When members of this contingent aren’t trying to convince
their audience that deterring war is equivalent to starting one, they maintain
that the only reason anyone is interested in preserving peace on the European
continent is because they are irrationally invested in cultural combat with
their fellow Americans. Columbia University research fellow Richard Hanania provides us with an example of this
sort of analysis, which has garnered the praise of the populist right. He adopts
the Obama-esque argument that elites—Democrats and Republicans alike—are “stuck
in the 1980s.” They are only hawkish toward Russia because it has anti-gay
statutes on the books. Consciously or otherwise, America’s political
influencers are so obsessed with identity politics that it has led them to
subordinate American interests and grand strategy to their desire to wage
domestic cultural combat in proxy theaters abroad.
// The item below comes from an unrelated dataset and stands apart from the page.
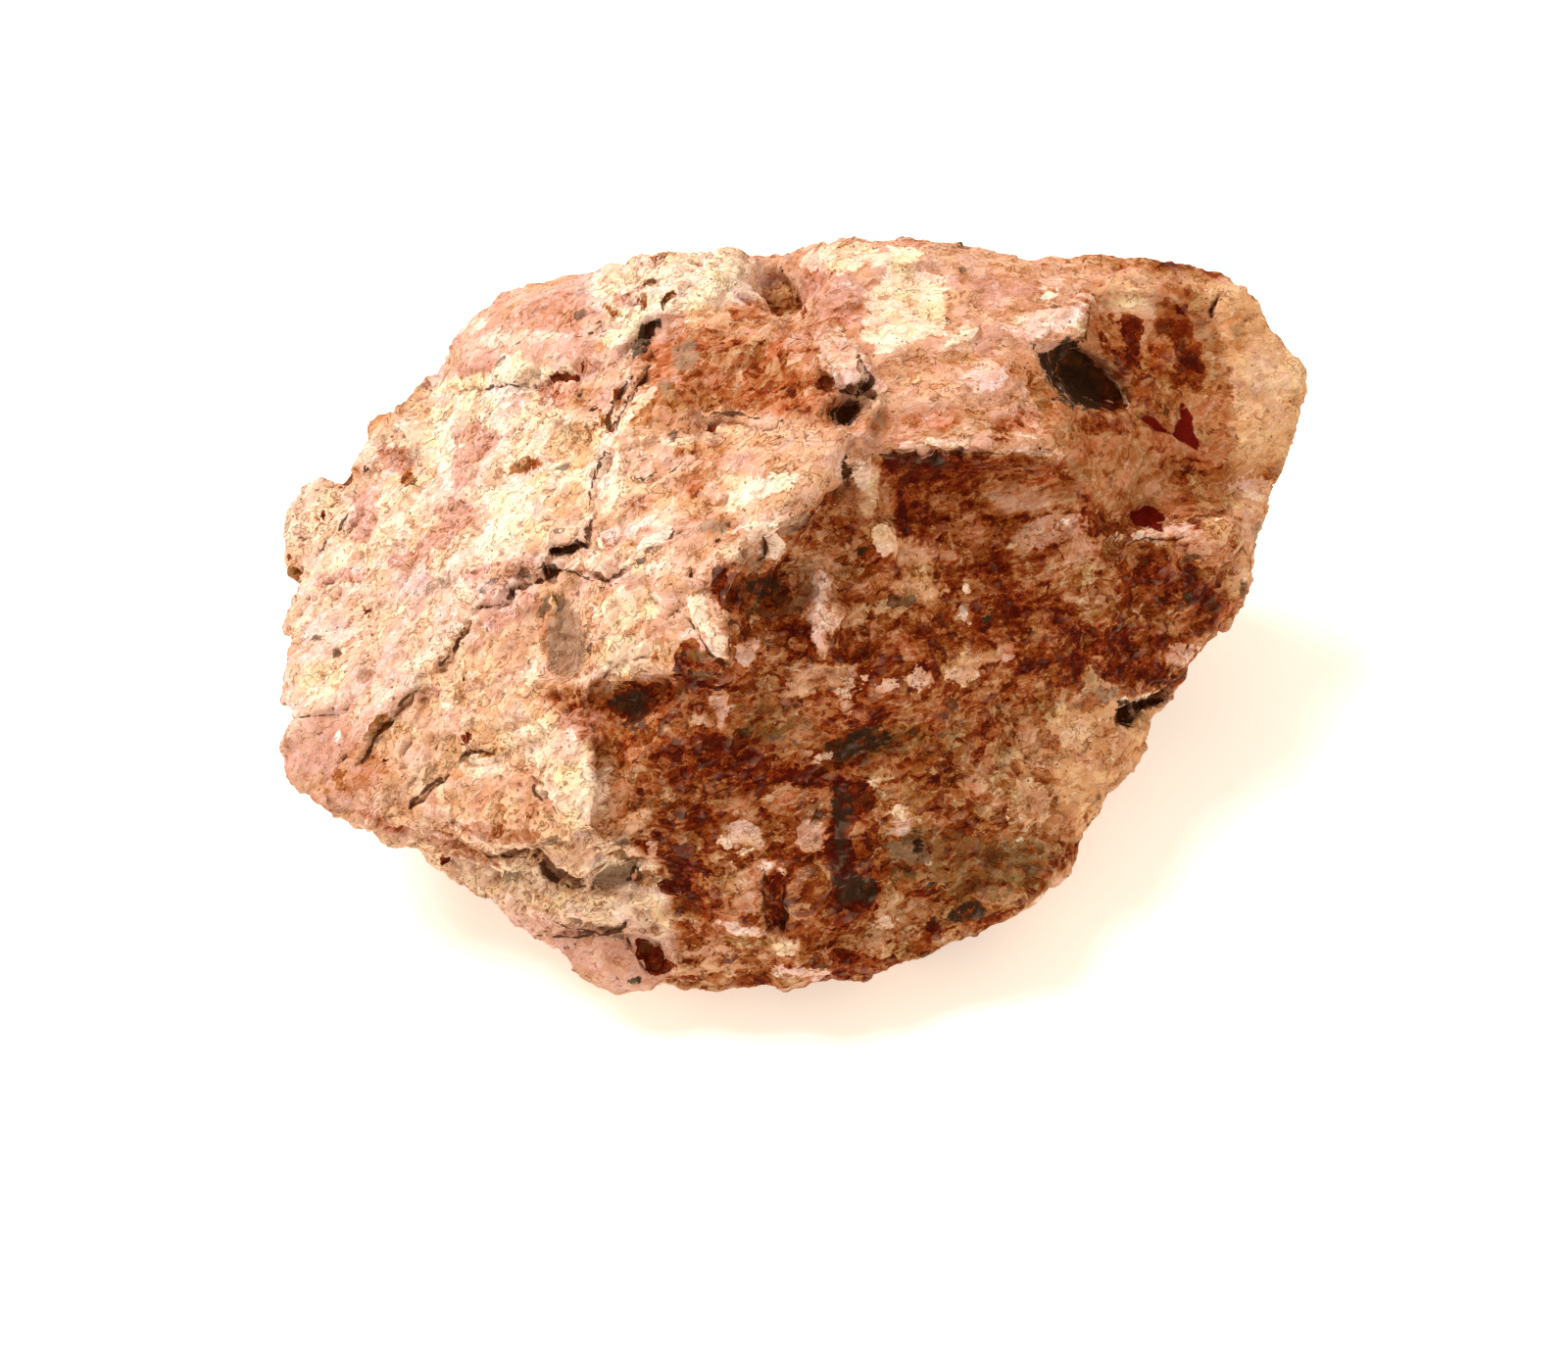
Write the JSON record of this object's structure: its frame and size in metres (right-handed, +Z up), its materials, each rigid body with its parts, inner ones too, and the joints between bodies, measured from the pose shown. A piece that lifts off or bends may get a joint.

If there was a better real-world example of psychological
projection, I’m not familiar with it.
It’s surely the populist right’s hope that they will
persuade the rest of the right to believe that Joe Biden has been too
hard on Vladimir Putin. But this advocacy has exposed the extent to
which the nationalists do not speak for the silent majority of Republican
voters. They have so far failed to convince the “base” that the threat posed by
Russian aggression is simultaneously a myth and a menace that can be
neutralized if only we yelled at our fellow Republicans more. For now, the
“base” remains beholden to a conventionally conservative belief in preserving
the peace by demonstrating the capacity and willingness to impose costs on
those who would threaten it.
Thus, it is the nationalist right that has lost touch
with average Republican voters and fails to represent their interests. Indeed,
they are contemptuous of those voters and their stated policy preferences.
Perhaps they will take the very cues they have been demanding conventional
conservatives take for the better part of a decade, internalize their own
irrelevance, and get out of the way.